Begitu pun di keluarga saya. Seperti halnya orang Indonesia pada umumnya yang lahir sebelum masa kemerdekaan, nenek saya memiliki 6 orang anak. Satu yang tertua meninggal karena sakit di masa kecil. Jarak kelima anak nenek saya bisa dibilang lumayan jauh. Maka itu cucu pertama nenek lahir ketika kedua anak termudanya masih sekolah SMA. Saya adalah cucu kedua yang lahir setahun setelah cucu pertama. Waktu saya kecil semuanya normal di mata saya. Setidaknya saya punya dua orang om yang masih muda, ganteng dan keren. Mereka muda namun sudah dewasa, bukan lagi remaja atau anak sekolah. Kakak sepupu saya adalah teman bermain yang asyik karena umur kami terpaut hanya satu tahun.
Seiring berjalannya waktu, anak pertama nenek saya memiliki dua orang anak perempuan lagi yang jaraknya sangat jauh dari sepupu pertama saya. Om saya menikah dengan perempuan-perempuan yang umurnya jauh di bawah mereka, bisa dibilang tak terlalu jauh dari saya. Dan voila… Di tahun 2017 ini silsilah keluarga saya agak membingungkan jika dilihat dari umur masing-masing personilnya. Saya menikah di umur yang masih muda, yaitu 25 tahun. Tak lama menikah, saya hamil. Ketika umur saya 26 tahun, anak saya lahir. Kakak sepupu saya menikah ketika anak saya berusia 2 tahun. Jadi saya bukan cucu pertama nenek tapi anak saya adalah cicit pertamanya.
Tahun 2014 anak saya lahir, tahun 2015 salah satu tante saya melahirkan anak bungsunya, yang mana itu adalah sepupu saya. Yup, bayi mungil itu terlahir dalam kondisi sudah jadi tante-tante. Tante bagi anak saya. Setahun kemudian, tahun 2016, tante saya yang satunya melahirkan anak bungsunya. Maka sama seperti sepupu saya sebelumnya, ia juga terlahir sudah jadi tante-tante.
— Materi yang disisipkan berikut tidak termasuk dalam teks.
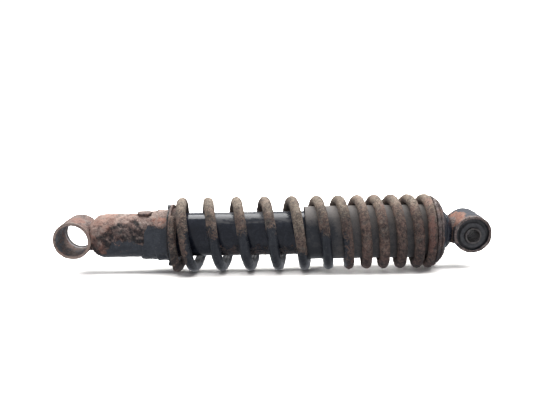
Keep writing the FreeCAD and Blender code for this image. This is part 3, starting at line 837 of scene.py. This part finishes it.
# A weight that went by X alone would flatten the wire. One weight for each ring of the wire keeps it round.
# The lower end also rises with its seat, a third body. A model exported from this scene doesn't carry this
# hook, so there the seat rises into the spring's end.
group = spring.vertex_groups.new(name="lift")
for n, part in enumerate(share):
    group.add(list(range(n * ROUND, (n + 1) * ROUND)), 1 - part, "REPLACE")
lift = spring.modifiers.new("preload", "HOOK")
lift.object = frame["bodies"]["spring_seat"]
lift.vertex_group = "lift"
lift.matrix_inverse = Matrix.Identity(4)

# ---- dust cover
cover_x, flange_end_x, flange_radius = span("dust_cover")
flange_x = coil_end_x + 0.03
cover_bore, cover_radius = 20.8, 22.0
cover = turned([
    (cover_x, cover_bore, 0.3), (cover_x, cover_radius, 0.5), (flange_x, cover_radius, 0.3),
    (flange_x, flange_radius, 0.3), (flange_end_x, flange_radius, 0.3), (flange_end_x, cover_bore, 0.3),
], 150, 1.0)


def cover_relief(points, normals):
    rim = smooth(195 - points[:, 0], 0, 8) * smooth(off_axis(points), 21, 22)
    return 0.12 * (cloud(points, 9, 111) - 1) + rim * 0.25 * (cloud(points, 2.5, 113) - 1)


def cover_marks(points, normals):
    x, z = points[:, 0], points[:, 2]
    later = smooth(x, 206, 218)
    dust = 0.05 + 0.9 * smooth(z, 8 - 6 * later, 19) + 0.5 * (cloud(points, 8, 115) - 0.5)
    return {"dust": dust + 0.4 * later * (1 - smooth(z, 8, 18)) - 0.1 * (1 - later)}


dust_piece = build(
    "dust_sleeve", cover, plastic, "upper_body", ["dust_cover"], cover_relief, cover_marks,
)

# ---- upper seat, dome and eye
top_x = span("upper_spring_seat")[0]
upper = turned([
    (top_x, 20.9, 0.3), (top_x, 29.2, 0.4), (top_x + 1.1, 29.2, 0.5), (295.7, 28.3, 0.4), (295.9, 27.1, 0.2),
    (296.5, 26.8, 0.2), (296.9, 27.5, 0.4), (298.9, 25.5, 1.2), (300.8, 22.9, 1.2), (302.0, 20.3, 0.6),
    (302.1, 18.5, 0.5), (301.0, 17.4, 0.3), (301.0, 14.8), (298.0, 14.8),
], 190, FINE_STEP)


def upper_relief(points, normals):
    outside = smooth(off_axis(points) - 0.4 * (300 - points[:, 0]), 18, 19)
    return outside * crust(0.2, 0.3, 121)(points, normals) - 0.02


def upper_marks(points, normals):
    marks = weather_and_top_light(points, normals, 0.95, 0.5, 0.12, seed=123)
    pale = spot(points, (294, -15, 24), (4, 9, 7), 124)
    marks["tone"] += 0.6 * pale * smooth(cloud(points, 2.0, 126), 0.5, 0.6)
    painted = smooth(points[:, 0] + 2.5 * (cloud(points, 5, 128) - 0.5), 298.2, 299.4)
    marks["rust"] -= painted * smooth(points[:, 2], -16, -2)
    return marks


build(
    "upper_spring_cup", upper, seat_finish, "upper_body", ["upper_spring_seat"],
    upper_relief, upper_marks,
)

upper_eye_x = (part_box("upper_eye")[0].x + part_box("upper_eye")[1].x) / 2 / MM
dome = turned([
    (300.6, 6), (300.6, 16.2, 0.3), (301.3, 16.6, 0.4), (303.6, 16.5, 0.4), (304.0, 15.6, 0.2),
    *arc(304.2, 15.8, 307.2, 13.6, 309.6, 9.8, 8), (313.4, 9.8), (313.4, 6),
], 120, FINE_STEP)


def dome_marks(points, normals):
    marks = weather_and_top_light(points, normals, 0.02, 0.2, 0.1, lift=-0.3, seed=127)
    marks["dust"] -= 0.4
    return marks


build(
    "upper_dome", dome, dome_finish, "upper_body", ["upper_mount_dome"],
    crust(0.1, 0.15, 129), dome_marks,
)
upper_weld = turned([(310.2, 6), (310.2, 9.7, 0.5), (318.5, 9.9), (318.5, 6)], 110, 0.6)
upper_weld = clear_of_eye(upper_weld, upper_eye_x, -1)
build(
    "upper_weld_bead", upper_weld, rusted, "upper_body", ["upper_eye_weld"],
    weld_relief(upper_eye_x, 310.2, -1), weld_marks,
)

upper_bore = 13.2
upper_eye = turned_across([
    (-half_eye, upper_bore, 0.4), (-half_eye, eye_radius, 0.6),
    (half_eye, eye_radius, 0.8), (half_eye, upper_bore, 0.4),
], 160, upper_eye_x, FINE_STEP)


def upper_eye_marks(points, normals):
    marks = weather_and_top_light(points, normals, 0.22, 0.44, 0.2, lift=0.0, seed=131)
    peach = spot(points, (314, -2, 11), (9, 14, 8), 135)
    face = smooth(-points[:, 1], half_eye - 1.0, half_eye - 0.4)
    marks["rust"] += 0.9 * peach + 0.5 * face
    marks["tone"] += 0.16 * peach + 0.2 * face
    marks["warm"] += 0.5 * peach - 0.4 * face
    marks["dust"] -= 0.25 * peach + 0.34
    return marks


build(
    "upper_eye_ring", upper_eye, seat_finish, "upper_body", ["upper_eye"],
    crust(0.12, 0.2, 133), upper_eye_marks,
)

SAG = 0.9  # how far the tired rubber lets the sleeve down
rubber_radius, rubber_bore, groove_radius = 13.15, 6.7, 11.0
rim_y, core_y = half_eye - 3, half_eye - 0.5
bush = turned_across([
    (-rim_y, rubber_radius, 0.4), (rim_y, rubber_radius, 0.4), (rim_y, groove_radius, 0.4),
    (core_y, 10.5, 0.8), (core_y, rubber_bore, 0.5), (-core_y, rubber_bore, 0.5), (-core_y, 10.4, 0.9),
    (-rim_y, groove_radius, 0.4),
], 120, upper_eye_x, FINE_STEP)
core = 1 - smooth(np.hypot(bush[..., 0] - upper_eye_x, bush[..., 2]), 11.2, 13.0)
bush[..., 2] -= SAG * core


def bush_relief(points, normals):
    return 0.25 * (cloud(points, 4, 141) - 0.5) - 0.05


bush_rubber = build("bush_rubber", bush, rubber, None, ["upper_bush_rubber"], bush_relief)
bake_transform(bush_rubber)

sleeve_start, sleeve_end = (corner.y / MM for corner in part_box("upper_bush_sleeve"))
sleeve_bore, sleeve_radius = 5.2, 6.6
sleeve = turned_across([
    (sleeve_start, sleeve_bore, 0.3), (sleeve_start, sleeve_radius, 0.3),
    (sleeve_end, sleeve_radius, 0.3), (sleeve_end, sleeve_bore, 0.3),
], 90, upper_eye_x, FINE_STEP)
sleeve[..., 2] -= SAG


def sleeve_relief(points, normals):
    return 0.1 * (cloud(points, 3, 143) - 0.5) - 0.03


build("bush_sleeve", sleeve, sleeve_steel, "upper_sleeve", ["upper_bush_sleeve"], sleeve_relief)


# ---- inner pieces
def plain(name, dark, pale, rough, metallic, size=2.0):
    r = Recipe(name, "object")
    fine, middle = r.noise(size * 0.3, 5, 0.65), r.noise(size, 4, 0.6)
    stain = r.add_up((fine, 0.5), (middle, 0.9), (-0.3, 1.0))
    return r.finish(
        r.mix(stain, dark, pale), r.add_up((stain, 0.25), (rough, 1.0)), fine, 0.06, Metallic=metallic,
    )


inner = {
    "bare_steel": plain("inner_steel", (0.22, 0.21, 0.2), (0.34, 0.33, 0.32), 0.35, 1.0),
    "chromed_steel": plain("rod_chrome", (0.5, 0.5, 0.51), (0.6, 0.6, 0.61), 0.08, 1.0, 6.0),
    "sintered_iron": plain("sintered_iron", (0.09, 0.085, 0.08), (0.16, 0.15, 0.145), 0.55, 0.8, 0.8),
    "bronze": plain("guide_bronze", (0.35, 0.2, 0.09), (0.45, 0.27, 0.13), 0.4, 1.0),
    "black_rubber": plain("inner_rubber", (0.012, 0.012, 0.013), (0.03, 0.029, 0.028), 0.6, 0.0),
    "ring_plastic": plain("ring_plastic", (0.04, 0.08, 0.06), (0.06, 0.11, 0.085), 0.45, 0.0),
}
check_low, check_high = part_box("base_valve_spring")
check_wire = 0.4
check_turns, check_steps = 3, 241
check_turn = np.linspace(0, check_turns, check_steps)
check_x = np.linspace(check_low.x / MM + check_wire, check_high.x / MM - check_wire, check_steps)
check = wound(check_turn, check_x, check_high.z / MM - check_wire, check_wire, 14)
check_spring = build(
    "base_check_spring", check, inner["bare_steel"], None, ["base_valve_spring"], closed=False,
)
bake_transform(check_spring)
# The other inner pieces are the CAD's own solids.
for material in frame["record"]["materials"]:
    for node in material.get("nodes", []):
        obj = frame["nodes"][node]
        if not obj.hide_render:
            obj.data.materials.clear()
            obj.data.materials.append(inner[material["slot"]])

# ---- table, light and camera
FLOOR_Z = -coil_outside - 0.1
CENTRE = (162.5, 450.0)


def stage_mesh(name, points, faces):
    mesh = bpy.data.meshes.new(name)
    mesh.from_pydata([[c * MM for c in p] for p in points], [], faces)
    obj = bpy.data.objects.new(name, mesh)
    bpy.context.scene.collection.objects.link(obj)
    return obj


TABLE_REACH = 2600
table = stage_mesh("table", [
    (CENTRE[0] + side_x * TABLE_REACH, CENTRE[1] + side_y * TABLE_REACH, FLOOR_Z)
    for side_x, side_y in ((-1, -1), (1, -1), (1, 1), (-1, 1))
], [(0, 1, 2, 3)])
r = Recipe("table_white", "object")
far = r.put("ShaderNodeVectorMath", operation="DISTANCE")
r.join(far.inputs[0], r.place)
far.inputs[1].default_value = (CENTRE[0], CENTRE[1], FLOOR_Z)
fade = r.between(far.outputs["Value"], 900, 1900)
r.shader.inputs["Base Color"].default_value = (0.62, 0.605, 0.585, 1)
r.shader.inputs["Roughness"].default_value = 0.8
r.shader.inputs["Specular IOR Level"].default_value = 0.1
clear = r.put("ShaderNodeBsdfTransparent")
both = r.put("ShaderNodeMixShader")
r.join(both.inputs[0], fade)
r.join(both.inputs[1], r.shader.outputs[0])
r.join(both.inputs[2], clear.outputs[0])
r.join(r.tree.nodes["Material Output"].inputs["Surface"], both.outputs[0])
table.data.materials.append(r.material)

# A globe round everything that only the camera sees.
GLOBE_RADIUS = 3500
rows, columns = 24, 48
globe_points = []
for i in range(rows + 1):
    up = math.pi * (i / rows - 0.5)
    for j in range(columns):
        round_z = 2 * math.pi * j / columns
        globe_points.append((
            CENTRE[0] + GLOBE_RADIUS * math.cos(up) * math.cos(round_z),
            GLOBE_RADIUS * math.cos(up) * math.sin(round_z),
            GLOBE_RADIUS * math.sin(up),
        ))
globe_faces = []
for i in range(rows):
    for j in range(columns):
        here, there = i * columns + j, i * columns + (j + 1) % columns
        globe_faces.append((here, there, there + columns, here + columns))
backdrop = stage_mesh("backdrop", globe_points, globe_faces)
r = Recipe("backdrop_white", "object")
glow = r.put("ShaderNodeEmission")
glow.inputs["Strength"].default_value = 1.05
r.join(r.tree.nodes["Material Output"].inputs["Surface"], glow.outputs[0])
backdrop.data.materials.append(r.material)
for kind in ("diffuse", "glossy", "shadow", "transmission", "volume_scatter"):
    setattr(backdrop, "visible_" + kind, False)

# The world is a little darker from straight below.
world = bpy.data.worlds.new("studio")
bpy.context.scene.world = world
world.use_nodes = True
air = world.node_tree
air.nodes["Background"].inputs["Color"].default_value = (0.95, 0.98, 1.06, 1)
direction = air.nodes.new("ShaderNodeTexCoord")
parts = air.nodes.new("ShaderNodeSeparateXYZ")
strength = air.nodes.new("ShaderNodeMapRange")
air.links.new(direction.outputs["Generated"], parts.inputs[0])
air.links.new(parts.outputs["Z"], strength.inputs["Value"])
for key, value in (("From Min", -1.0), ("From Max", -0.7), ("To Min", 0.3), ("To Max", 0.64)):
    strength.inputs[key].default_value = value
air.links.new(strength.outputs["Result"], air.nodes["Background"].inputs["Strength"])


def softbox(name, place, size_x, size_y, radiance, target=None):
    """A flat rectangular light. It faces straight down unless it is given a target."""
    light = bpy.data.lights.new(name, "AREA")
    light.shape = "RECTANGLE"
    light.size, light.size_y = size_x * MM, size_y * MM
    light.energy = radiance * math.pi * size_x * size_y * MM * MM
    obj = bpy.data.objects.new(name, light)
    bpy.context.scene.collection.objects.link(obj)
    obj.location = [c * MM for c in place]
    if target is not None:
        away = obj.location - type(obj.location)([c * MM for c in target])
        obj.rotation_euler = away.to_track_quat("Z", "Y").to_euler()
    return obj


UNDER_SHOCK = (CENTRE[0], 0, FLOOR_Z)
TABLE_LIGHT_HEIGHT = 3400
TABLE_LIGHT_SIZE = (7000, 1600)
overhead = softbox("overhead", (CENTRE[0], 720, 1000), 2600, 900, 6.4)
near_table = softbox(
    "near_table", (CENTRE[0], -960, TABLE_LIGHT_HEIGHT), *TABLE_LIGHT_SIZE, 21.8, UNDER_SHOCK,
)
far_tables = [
    softbox(name, (CENTRE[0], 2280, TABLE_LIGHT_HEIGHT), *TABLE_LIGHT_SIZE, radiance, UNDER_SHOCK)
    for name, radiance in (("far_table", 23.0), ("far_table_soft", 5.8))
]
# The overhead light leaves the table out, and the table's own lights light nothing else.
for light, state in ((overhead, "EXCLUDE"), *((light, "INCLUDE") for light in (near_table, *far_tables))):
    lit = bpy.data.collections.new(light.name + "_lights")
    lit.objects.link(table)
    light.light_linking.receiver_collection = lit
    lit.collection_objects[0].light_linking.link_state = state
    light.visible_camera = False
# Some pieces cast no shadow from the far lights, which thins the shadow to the photograph's narrow streak.
for light, unshaded in zip(far_tables, ((spring,), (spring, dust_piece))):
    bare = bpy.data.collections.new(light.name + "_shadows")
    light.light_linking.blocker_collection = bare
    for piece in unshaded:
        bare.objects.link(piece)
    for member in bare.collection_objects:
        member.light_linking.link_state = "EXCLUDE"
table.visible_diffuse = False
table.visible_glossy = False

# The camera, as fitted to the photograph.
YAW, PITCH, ROLL = (math.radians(a) for a in (0.312, 13.327, -0.863))
FOCAL_PIXELS = 589.3
IMAGE_WIDTH = 550
CAMERA_PLACE = (162.28, -472.89, 134.72)
ahead = np.array([math.sin(YAW) * math.cos(PITCH), math.cos(YAW) * math.cos(PITCH), -math.sin(PITCH)])
level = np.array([math.cos(YAW), -math.sin(YAW), 0])
upright = np.cross(level, ahead)
right = math.cos(ROLL) * level + math.sin(ROLL) * upright
upward = -math.sin(ROLL) * level + math.cos(ROLL) * upright
camera_data = bpy.data.cameras.new("camera")
camera_data.sensor_width = 36
camera_data.lens = camera_data.sensor_width * FOCAL_PIXELS / IMAGE_WIDTH
camera = bpy.data.objects.new("camera", camera_data)
bpy.context.scene.collection.objects.link(camera)
camera_axes = np.stack([right, upward, -ahead], axis=1)
place = Matrix(camera_axes.tolist()).to_4x4()
place.translation = [c * MM for c in CAMERA_PLACE]
camera.matrix_world = place
bpy.context.scene.camera = camera
bpy.context.scene.view_settings.view_transform = "Standard"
Panggilan di keluarga saya dianggap tak terlalu sakral. Beberapa tante saya, saya panggil mbak (termasuk tante dari keluarga jauh). Alasannya karena saya merasa aneh jika memanggil tante atau bulik, mereka terlalu muda untuk jadi tante. Begitu yang saya rasa. Kemudian saya juga memanggil pakdhe atau budhe pada beberapa orang yang seharusnya saya panggil mbah.
Kini, kedua tante saya yang anaknya lebih muda daripada anak saya pun, tidak dipanggil mbah atau nenek oleh anak saya. Satu tante saya dipanggil Mama Ipa dan satu lagi tante saya yang lain dipanggilnya tante. Bagaimana bisa anak saya memanggil tante pada orang yang saya panggil tante? Ah bisa saja, seperti saya memanggil kakek saya dengan sebutan bapak, sama dengan bagaimana ibu saya memanggil beliau.
Kemudian dua sepupu saya yang masih balita itupun tidak dipanggil tante oleh anak saya, mereka hanya dipanggil nama saja seakan teman seumuran. Hal yang mungkin akan diprotes anggota keluarga lain. Bahkan di keluarga suami saya pun masih sakral dengan memanggil anggota keluarga yang lain sesuai silsilahnya.
Yang rasanya menggelikan adalah ketika saya harus jadi seakan lebih tua dari yang seharusnya. Bagaimana bisa? Karena anak saya sering terdengar memanggil ayah dan ibunya di depan sepupu saya yang balita, maka sepupu saya ini memanggil saya mama dan memanggil suami saya ayah. Hancurlah hati saya, saya kan kakaknya, bukan tantenya apalagi neneknya. Kenapa saya jadi dipanggil mama? Ya sudahlah, mungkin ini yang dimaksud pencetus peribahasa “apalah arti sebuah nama”, sementara tante-tante saya nampak semuda itu, saya nampak setua ini karena dimamakan oleh sepupu saya sendiri.